Akhirnya makanan yang ada di meja tandas oleh mereka berdua. Hanya tersisa setengah segalas jus.

"Jef, gue mau nanya. Lo sebenernya bisa buka hati lo buat gue nggak? Andai setiap hari kita sama-sama berusaha buka hati. Bukankah itu bisa aja?" tanya Jiu serius.

"Maaf, Ji. Lo tau gue udah punya cewek yang gue suka. Maaf gue nggak bisa, Ji."

"Siapa, Jef? Kakak kelaa lo dulu itu? Atau ... Wen ... dy?"

"Lo bisa lihat sendiri, Ji. Udah selesai, 'kan? Gue pamit pulang. Makasih buat makananya." Jeffery beranjak cepat untuk keluar.

"Gue anter!" teriak Jiu. Karena posisi Jeffery sudah lumayan jauh dari jangkauannya. Sakit, sebenarnya. Tapi ini tak sebanding dengan jahatnya dirinya kepada Hendery.

***

Usai perjamuan keluarga Joan berakhir. Rean dan Dara segera naik ke lantai dua untuk mencari keberadaan anaknya yang meninggalkan acara pertemuan begitu saja.

"Nak ... keluar dulu, yuk. Buka pintunya," panggil Dara sambil mengetuk pintu kamar Jiu beberapa kali.

"Ji, turun dulu sama Papa sini." Kini berganti dengan Rean yang memanggil Jiu.

Sedangkan di dalam kamar. Jiu berusaha menetralkan kembali napasnya dan menghapus sisa air mata yang masih ada di wajahnya. Pintu dibuka oleh Jiu.

"Kenapa? Turun, yuk," ajak Dara sambil memgang pergelangan tangan Jiu dan Rean mengusap pelan rambut Jiu yang sudah tak tertata rapi.

Mereka bertiga duduk di ruang keluarga membicarakan acara malam ini.

"Kenapa tadi, Ji?" tanya pria bermata panda itu.

"Jiu nggak mau Pa dijodohin sama Joan," jawab Jiu.

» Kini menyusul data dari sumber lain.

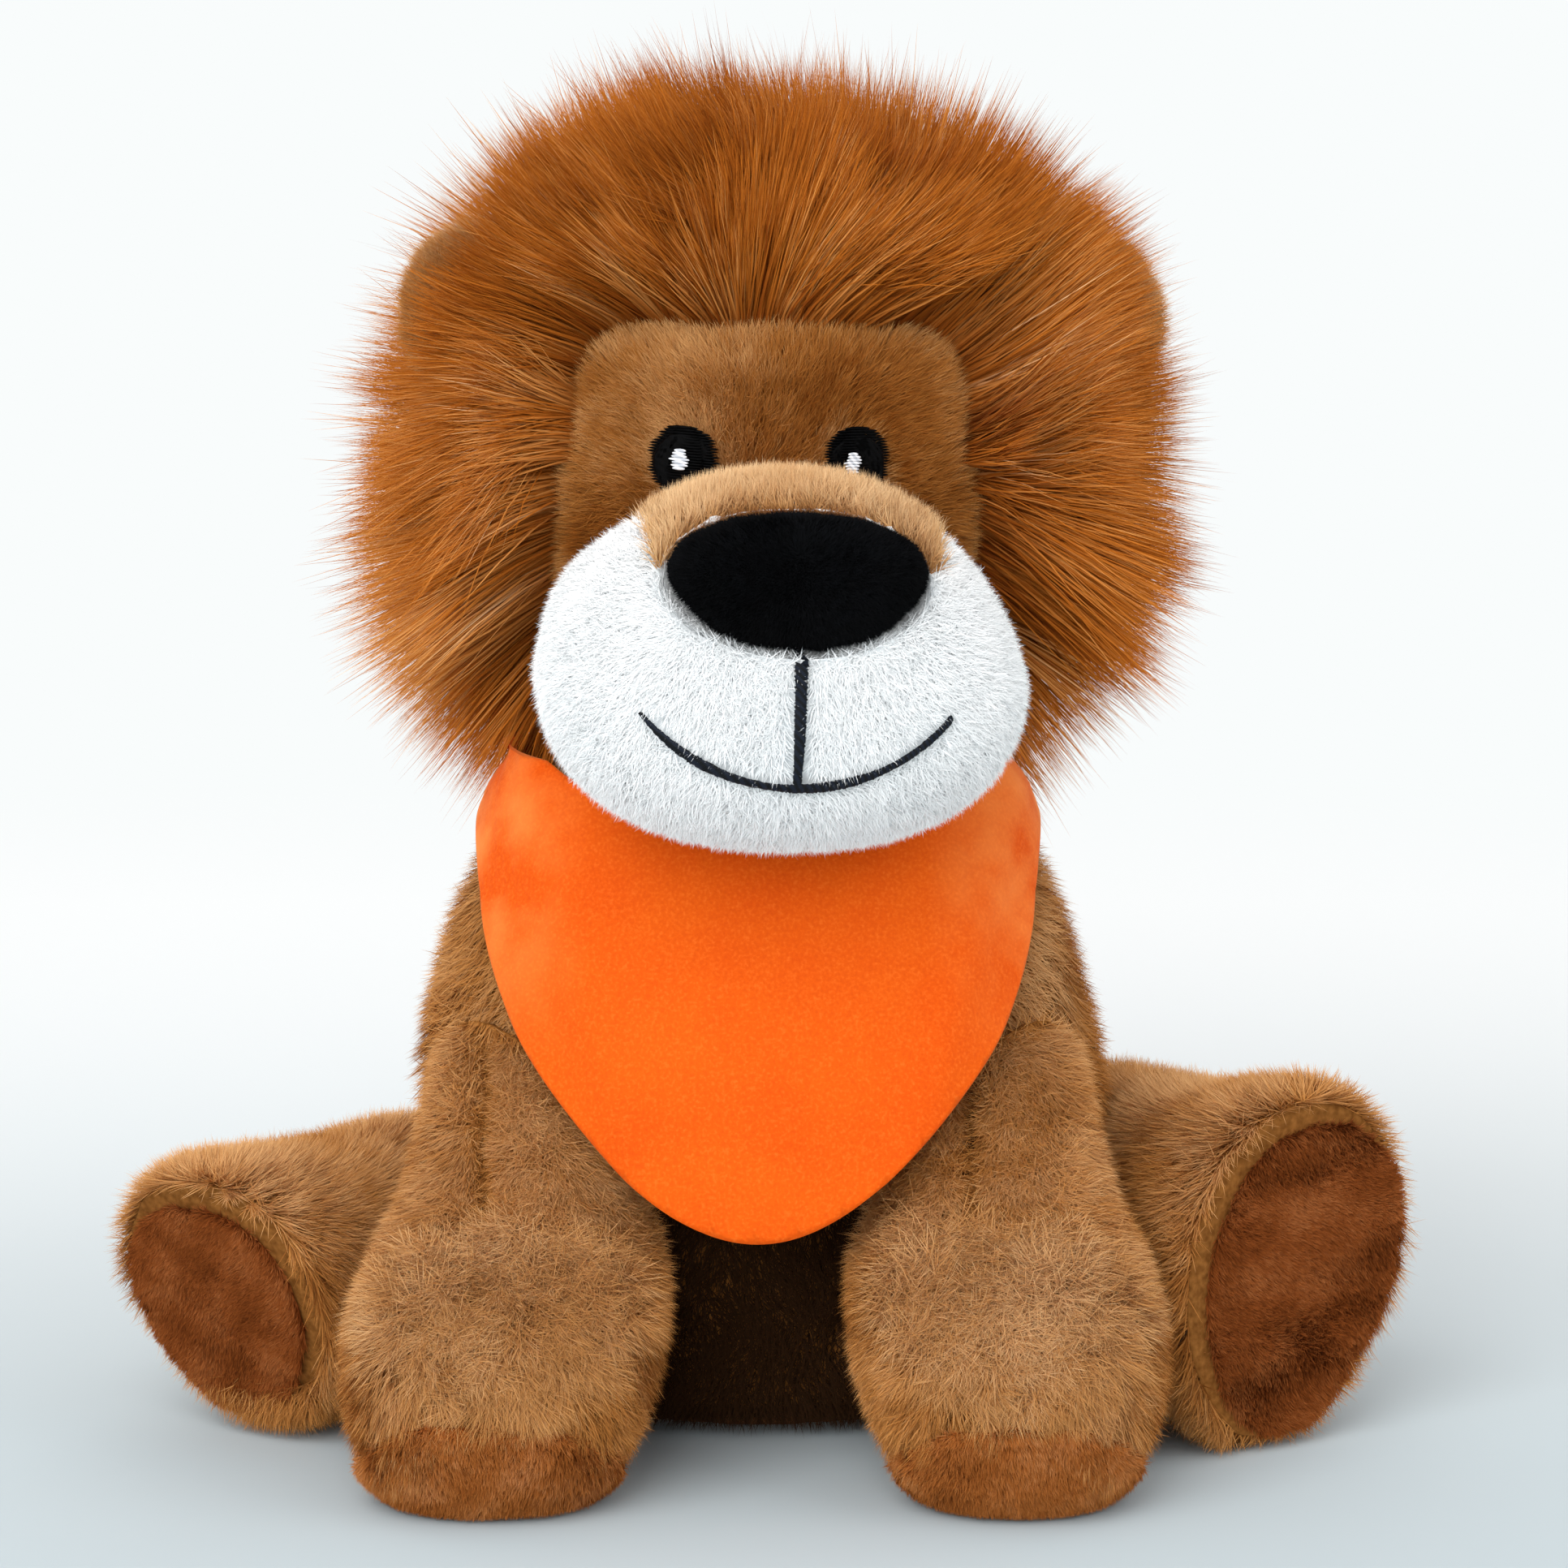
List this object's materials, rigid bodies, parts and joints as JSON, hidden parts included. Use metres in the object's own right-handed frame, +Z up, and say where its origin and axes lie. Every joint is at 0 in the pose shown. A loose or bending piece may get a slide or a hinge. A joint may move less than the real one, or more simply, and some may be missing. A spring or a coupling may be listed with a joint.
{
  "type": "plush lion",
  "caption": "Seated plush lion with a long-pile mane, a white muzzle, embroidered eyes and smile, and a velvet bandana; the head, legs, ears and tail bend at their seams.",
  "frame": {"origin": "middle of the flat seat panel, on the surface that the toy sits on", "axes": "+Z up, -Y the way the lion faces, +X to the right as seen from the front"},
  "size_m": [0.2039, 0.1966, 0.2139],
  "materials": {
    "short_pile": "short brown plush pile",
    "light_pile": "short light tan plush pile",
    "white_pile": "short white plush pile",
    "black_pile": "short black plush pile",
    "dark_pile": "short dark brown plush pile",
    "mane_pile": "long orange-brown plush pile",
    "rust_nap": "rust velvet with a short nap",
    "orange_velvet": "orange velvet with a short nap",
    "black_thread": "black satin-stitch thread",
    "white_thread": "white satin-stitch thread",
    "fibre_fill": "loose polyester fibre",
    "bag_cloth": "plain woven bag of plastic pellets"
  },
  "bodies": {
    "body": {"body_cover": "short_pile", "body_stuffing": "fibre_fill", "pellet_bag": "bag_cloth", "seat_panel": "short_pile", "bandana": "orange_velvet", "bandana_knot": "orange_velvet"},
    "neck": {"neck_plug": "fibre_fill"},
    "head": {"head_stuffing": "fibre_fill", "forehead_panel": "short_pile", "muzzle_cover": "white_pile", "muzzle_stuffing": "fibre_fill", "muzzle_bridge": "light_pile", "nose": "black_pile", "lip_line": "black_thread", "smile_line": "black_thread", "mane_left": "mane_pile", "mane_right": "mane_pile", "mane_back": "mane_pile", "eye_left": "black_thread", "eye_light_left": "white_thread", "eye_right": "black_thread", "eye_light_right": "white_thread"},
    "ear_left": {"ear_back_left": "light_pile", "ear_lining_left": "dark_pile"},
    "ear_right": {"ear_back_right": "light_pile", "ear_lining_right": "dark_pile"},
    "front_leg_left": {"front_leg_left_sleeve": "short_pile", "front_leg_left_paw_top": "light_pile", "front_leg_left_paw_pad": "rust_nap", "front_leg_left_stuffing": "fibre_fill"},
    "front_leg_right": {"front_leg_right_sleeve": "short_pile", "front_leg_right_paw_top": "light_pile", "front_leg_right_paw_pad": "rust_nap", "front_leg_right_stuffing": "fibre_fill"},
    "hind_leg_left": {"hind_leg_left_sleeve": "short_pile", "hind_leg_left_sole": "rust_nap", "hind_leg_left_stuffing": "fibre_fill"},
    "hind_leg_right": {"hind_leg_right_sleeve": "short_pile", "hind_leg_right_sole": "rust_nap", "hind_leg_right_stuffing": "fibre_fill"},
    "tail": {"tail_sleeve": "short_pile", "tail_tuft": "mane_pile"}
  },
  "joints": [
    {"name": "neck_turn", "type": "hinge", "parent": "body", "child": "neck", "pos_m": [-0.001, 0, 0.112], "axis": [0, 0, 1], "range_deg": [-20, 20], "stiffness_Nm_per_rad": 0.15},
    {"name": "head_nod", "type": "hinge", "parent": "neck", "child": "head", "pos_m": [-0.001, 0, 0.112], "axis": [-0.9962, -0.0872, 0], "range_deg": [0, 15], "stiffness_Nm_per_rad": 0.2},
    {"name": "ear_fold_left", "type": "hinge", "parent": "head", "child": "ear_left", "pos_m": [-0.03171, 0.00233, 0.17382], "axis": [0.2748, 0.1187, 0.9542], "range_deg": [-15, 15], "stiffness_Nm_per_rad": 0.01},
    {"name": "ear_fold_right", "type": "hinge", "parent": "head", "child": "ear_right", "pos_m": [0.038, 0.00843, 0.17198], "axis": [0.2411, -0.0735, -0.9677], "range_deg": [-15, 15], "stiffness_Nm_per_rad": 0.01},
    {"name": "shoulder_left", "type": "hinge", "parent": "body", "child": "front_leg_left", "pos_m": [-0.05, -0.03, 0.077], "axis": [-0.766, 0.6428, 0], "range_deg": [0, 15], "stiffness_Nm_per_rad": 0.1},
    {"name": "shoulder_right", "type": "hinge", "parent": "body", "child": "front_leg_right", "pos_m": [0.05, -0.03, 0.077], "axis": [-0.766, -0.6428, 0], "range_deg": [0, 15], "stiffness_Nm_per_rad": 0.1},
    {"name": "hip_left", "type": "hinge", "parent": "body", "child": "hind_leg_left", "pos_m": [-0.04, 0.038, 0.02], "axis": [0, 0, -1], "range_deg": [0, 20], "stiffness_Nm_per_rad": 0.1},
    {"name": "hip_right", "type": "hinge", "parent": "body", "child": "hind_leg_right", "pos_m": [0.04, 0.038, 0.02], "axis": [0, 0, 1], "range_deg": [0, 20], "stiffness_Nm_per_rad": 0.1},
    {"name": "tail_swing", "type": "hinge", "parent": "body", "child": "tail", "pos_m": [0, 0.04, 0.005], "axis": [0, 0, 1], "range_deg": [-25, 25], "stiffness_Nm_per_rad": 0.01}
  ]
}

"Ji, perusahaan kita masih baru, masih muda, butuh berkembang. Perusaan keluarga Joan itu bisa jadi rekan buat nguatin perusahaan kita. Ini juga berat buat Papa sebenernya kalau permintaannya harus ngorbanin kamu," jelas Rean.

"Jadi Jiu Papa korbanin buat perusahaan kita?" tanya Jiu berkata-kata.

"Kamu juga pernah bilang, 'kan kalau nggak mau jatuh miskin?"

"Iya, Pa! Tapi Jiu juga nggak mau kalau kayak gini! Kita jalanin pelan-pelan aja perusahaannya!"

"Nggak ada cara lain, Ji! Kita nggak bakal kuat buat biaya semuanya sendiri."

Sedangkan Dara hanya bisa diam. Hatinya sebenarnya tak kuasa untuk melihat semua ini.

"Plis, Pa! Jiu mungkin bisa terima laki-laki yang Papa jodohin. Tapi tolong jangan Joan!" Air mata dan nada bicara Jiu sudah tak terkontrol.

"Kenapa?"

"Ayo kita buat persetujuan. Jiu akan nyari cowok yang setara bahkan kalau bisa punya harta lebih dari Joan, Pa!"

"Oke! Papa kasih waktu sampai kamu lulus SMA. Kalau itu nggak berhasil. Terpaksa, kamu harus mau sama Joan."

"Tapi satu hal yang harus Papa sama Mama tahu! Jiu udah punya pacar!" Setelah mengatakan itu Jiu segera berlari kembali ke kamarnya. Ia masuk ke dalam ruangan kamar rahasianya yang didominasi oleh warna hitam itu.

Hanya nama Hendery yang sedari tadi berputar di otak Jiu. Rasanya Jiu  benar-benar hancur malam ini.